* Start Given information *

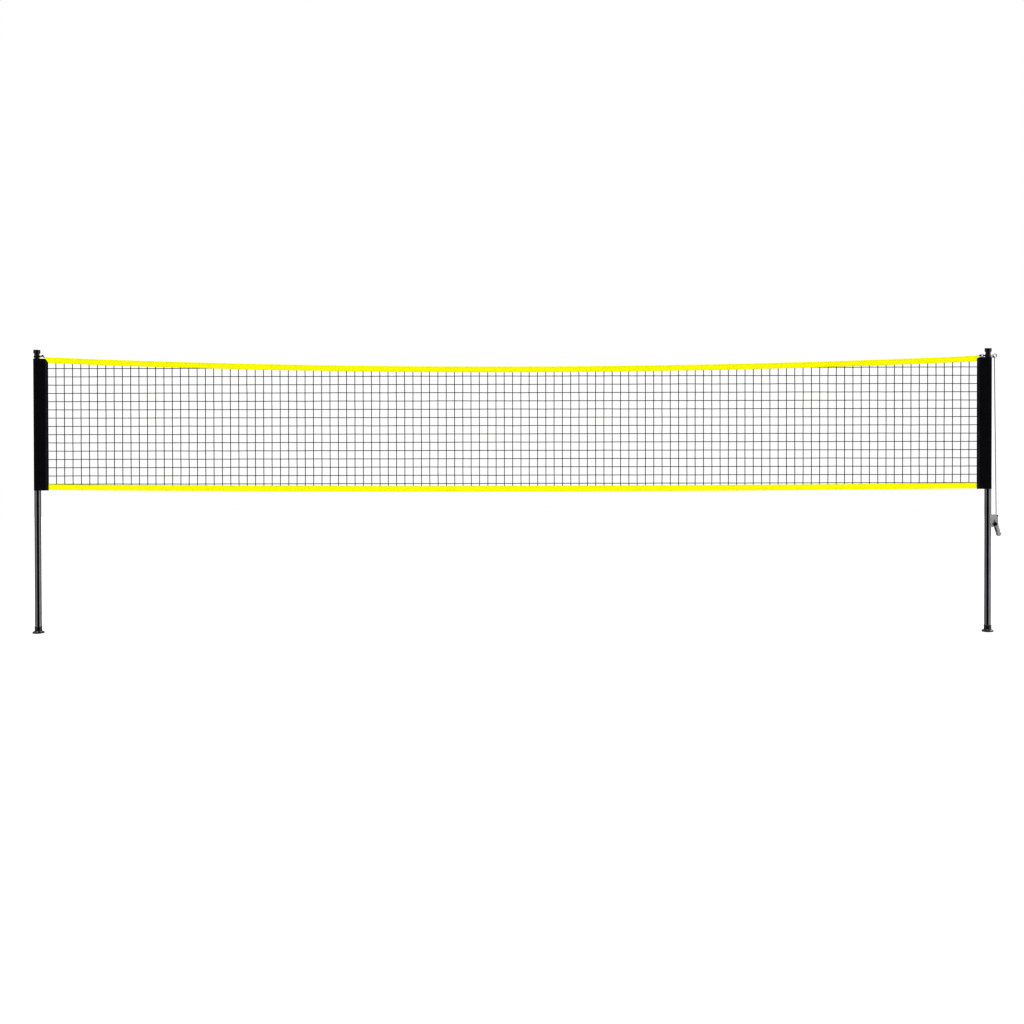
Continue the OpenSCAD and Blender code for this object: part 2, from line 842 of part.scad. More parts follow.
// saw teeth, steep on the side that the cord's pull turns against the lock pawl
module ratchet_outline() {
    polygon([
        for (i = [0:teeth - 1])
            let (a = lock_angle + i * tooth_pitch)
                each [polar(root_r, a + 1), polar(ratchet_r, a + tooth_pitch * 0.67),
                      polar(ratchet_r, a + tooth_pitch - 2.5), polar(root_r, a + tooth_pitch - 1)]
    ]);
}

module ratchet_wheels() {
    color("silver")
        on_right_pole()
            translate([drum_x, 0, drum_z])
                both_sides()
                    slab_y(wheel_y, wheel_y + ratchet_t)
                        difference() {
                            ratchet_outline();
                            circle(r = drum_r + 0.05);
                        }
}

module hub_heads() {
    color("black")
        on_right_pole()
            translate([drum_x, 0, drum_z])
                both_sides()
                    difference() {
                        union() {
                            pin_y(0, 0, hub_d / 2, hub_y, hub_y + hub_t - 1);
                            translate([0, hub_y + hub_t - 1, 0])
                                rotate([-90, 0, 0])
                                    cylinder(r1 = hub_d / 2, r2 = hub_d / 2 - 2, h = 1.5);
                        }
                        pin_y(0, 0, drum_r + 0.05, hub_y - 1, hub_y + hub_t - 1);
                    }
}

// the handle's own frame: X across it, away from the pole, Y back towards the drum's axis
module in_handle() {
    translate([drum_x, drum_z]) rotate(handle_lean) children();
}

grip_a_r = 9;
grip_b_r = 8;
grip_a = [12.5, -(handle_l - grip_a_r - 1)];
grip_b = [28.5, -(handle_l - 23)];
arm_left = 3;

// the grip's section: two round ends of different size and their common tangents
module grip_outline(shrink) {
    run = grip_b - grip_a;
    lean = atan2(run.y, run.x);
    turn = acos((grip_a_r - grip_b_r) / norm(run));
    polygon(concat(
        arc(grip_a.x, grip_a.y, grip_a_r - shrink, lean + turn, lean + 360 - turn, 18),
        arc(grip_b.x, grip_b.y, grip_b_r - shrink, lean - turn, lean + turn, 18)));
}

heel_reach = stop_pin_at + stop_pin_r;
heel_from = stop_pin_angle + asin(stop_pin_r / stop_pin_at) + 0.6;
heel_span = 16;

module handle_outline() {
    difference() {
        union() {
            translate([drum_x, drum_z]) circle(r = hub_d / 2 + 2);
            in_handle()
                polygon([[0, 17], [arm_left + handle_w - 7, 14], [arm_left + handle_w, 2],
                    [arm_left + handle_w, -handle_l + 28], grip_b, grip_a,
                    [arm_left, -handle_l + 12], [arm_left - 2, -30], [-10, -14]]);
            in_handle() grip_outline(0);
            polygon([[drum_x, drum_z], off_drum(heel_reach, heel_from), off_drum(heel_reach, heel_from + heel_span)]);
        }
        translate([drum_x, drum_z]) circle(r = drum_seat_r);
        for (r = slider_rivet_at)
            translate(off_drum(r, drive_angle)) circle(r = slider_rivet_r + 0.1);
    }
}

module handle_sides() {
    color("gray")
        on_right_pole() both_sides() slab_y(side_y, side_y + plate_t) handle_outline();
}

// the moulded grip that joins the two sides
module handle_grip() {
    color("gray")
        on_right_pole()
            slab_y(-side_y + 0.1, side_y - 0.1)
                difference() {
                    in_handle() grip_outline(1.2);
                    in_handle() translate(grip_a) circle(r = 2.5);
                    in_handle() translate(grip_b) circle(r = 2.5);
                }
}

slider_rivet_at = [ratchet_r + 14, ratchet_r + 34];
slider_rivet_r = 2;

module slider_rivets() {
    color("silver")
        on_right_pole()
            for (r = slider_rivet_at)
                let (at = off_drum(r, drive_angle))
                    both_sides() {
                        pin_y(at.x, at.y, slider_rivet_r, wheel_y + 0.2, side_y + plate_t + 0.5);
                        pin_y(at.x, at.y, slider_rivet_r + 1.5, side_y + plate_t + 0.1,
                            side_y + plate_t + 1.4);
                    }
}

pull_bar_at = 70;
pull_bar_r = 4;
slider_half_w = 4;

// two slides, one beside each wheel, joined by the bar that the fingers pull
module drive_pawl() {
    arm_from = ear_from + 1;
    color("gray")
        on_right_pole()
            from_drum(drive_angle)
                union() {
                    both_sides()
                        slab_y(wheel_y + 0.1, wheel_y + ratchet_t)
                            difference() {
                                union() {
                                    pawl_point();
                                    translate([ear_from - 0.5, -pawl_t / 2]) square([4, pawl_t]);
                                    translate([arm_from, -slider_half_w])
                                        square([pull_bar_at - arm_from, 2 * slider_half_w]);
                                    translate([pull_bar_at, 0]) circle(r = slider_half_w);
                                }
                                for (r = slider_rivet_at) slider_slot(r);
                            }
                    pin_y(pull_bar_at, 0, pull_bar_r, -wheel_y - 0.2, wheel_y + 0.2);
                }
}

module slider_slot(r) {
    half = slider_rivet_r + 0.25;
    translate([r - pawl_travel, 0]) circle(r = half);
    translate([r, 0]) circle(r = half);
    translate([r - pawl_travel, -half]) square([pawl_travel, 2 * half]);
}

grip_front = 91;

module drive_pawl_spring() {
    color("silver")
        on_right_pole()
            from_drum(drive_angle)
                coil_spring(pull_bar_at + pull_bar_r + 0.2, grip_front, 5);
}

// ---------- assembly ----------

module left_pole_tube() {
    color("darkgray") on_left_pole() pole_tube();
}

module right_pole_tube() {
    color("darkgray")
        on_right_pole()
            difference() {
                pole_tube();
                rivets(rivet_r + seat_gap, 0);
            }
}

module left_foot() {
    color("black") on_left_pole() foot();
}

module right_foot() {
    color("black") on_right_pole() foot();
}

module left_cap() {
    color("black") on_left_pole() cap_body();
}

module right_cap() {
    color("black") on_right_pole() right_cap_body();
}

module left_sleeve() {
    color("black") on_left_pole() sleeve();
}

module right_sleeve() {
    color("black") on_right_pole() sleeve();
}

left_pole_tube();
right_pole_tube();
left_foot();
right_foot();
left_cap();
right_cap();
left_sleeve();
right_sleeve();
vertical_twines();
level_twines();
top_tape();
bottom_tape();
head_cord();
foot_cord();
left_lashing();
guide_ring();
guide_ring_nut();
tension_cord();
snap_hook();
snap_gate();
snap_gate_pin();
tensioner_frame();
tensioner_rivets();
handle_stop_pin();
cord_guide_pin();
lock_spring_seat();
lock_pawl();
lock_pawl_spring();
drum_halves();
ratchet_wheels();
hub_heads();
wound_cord();
handle_sides();
handle_grip();
slider_rivets();
drive_pawl();
drive_pawl_spring();
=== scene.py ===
"""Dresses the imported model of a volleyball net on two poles: cloth, cord, rubber and metal."""

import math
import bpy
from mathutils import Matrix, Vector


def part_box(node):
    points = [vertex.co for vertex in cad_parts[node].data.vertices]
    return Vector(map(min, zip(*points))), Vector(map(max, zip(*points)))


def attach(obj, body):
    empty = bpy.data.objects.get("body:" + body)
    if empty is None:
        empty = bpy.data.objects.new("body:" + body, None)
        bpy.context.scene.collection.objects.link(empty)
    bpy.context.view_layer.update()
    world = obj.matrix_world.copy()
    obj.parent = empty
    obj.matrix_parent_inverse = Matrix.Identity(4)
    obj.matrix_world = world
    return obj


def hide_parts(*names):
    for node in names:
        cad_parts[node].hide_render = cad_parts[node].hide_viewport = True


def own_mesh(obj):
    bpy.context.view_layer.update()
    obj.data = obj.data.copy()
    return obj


bl_info = {
    "name": "Volleyball Net on Poles",
    "version": (1, 0, 0),
    "blender": (4, 5, 0),
    "location": "View3D > Sidebar > Net",
    "description": "Twines, tapes, sleeves, ropes and finishes for a net on two free-standing poles",
    "category": "Object",
}

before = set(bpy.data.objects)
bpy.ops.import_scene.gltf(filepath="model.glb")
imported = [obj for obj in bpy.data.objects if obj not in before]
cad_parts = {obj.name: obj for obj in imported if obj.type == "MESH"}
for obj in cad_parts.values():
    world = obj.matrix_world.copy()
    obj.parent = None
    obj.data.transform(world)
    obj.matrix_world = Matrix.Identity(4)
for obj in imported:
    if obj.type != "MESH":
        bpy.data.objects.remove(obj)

import bmesh
import bpy
from mathutils import Matrix, Vector, noise

MM = 0.001
STAND = "stand"


# ---------- sizes taken from the frame ----------

TUBE_LOW, TUBE_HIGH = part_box("right_pole_tube")
POLE_X = (TUBE_LOW.x + TUBE_HIGH.x) / 2
POLE_R = (TUBE_HIGH.x - TUBE_LOW.x) / 2
SLEEVE_LOW, SLEEVE_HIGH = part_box("right_sleeve")
NET_EDGE = SLEEVE_LOW.x
TAPE_LOW, TAPE_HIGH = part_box("top_tape")
ROWS_LOW, ROWS_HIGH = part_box("level_twines")
COLUMNS_LOW, COLUMNS_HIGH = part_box("vertical_twines")
RING_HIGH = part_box("guide_ring")[1]
HOOK_LOW, HOOK_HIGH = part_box("snap_hook")
FITTING_Z = (HOOK_LOW.z + HOOK_HIGH.z) / 2
HUB_LOW, HUB_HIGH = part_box("hub_heads")
DRUM = Vector(((HUB_LOW.x + HUB_HIGH.x) / 2, 0, (HUB_LOW.z + HUB_HIGH.z) / 2))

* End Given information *

__Work to complete__:
Your task is to reproduce exactly the lines beginning at the line containing "points = [vertex.co" and ending at the line containing "if empty is", inclusive.

__Response to this exercise__:
    points = [vertex.co for vertex in cad_parts[node].data.vertices]
    return Vector(map(min, zip(*points))), Vector(map(max, zip(*points)))


def attach(obj, body):
    empty = bpy.data.objects.get("body:" + body)
    if empty is None:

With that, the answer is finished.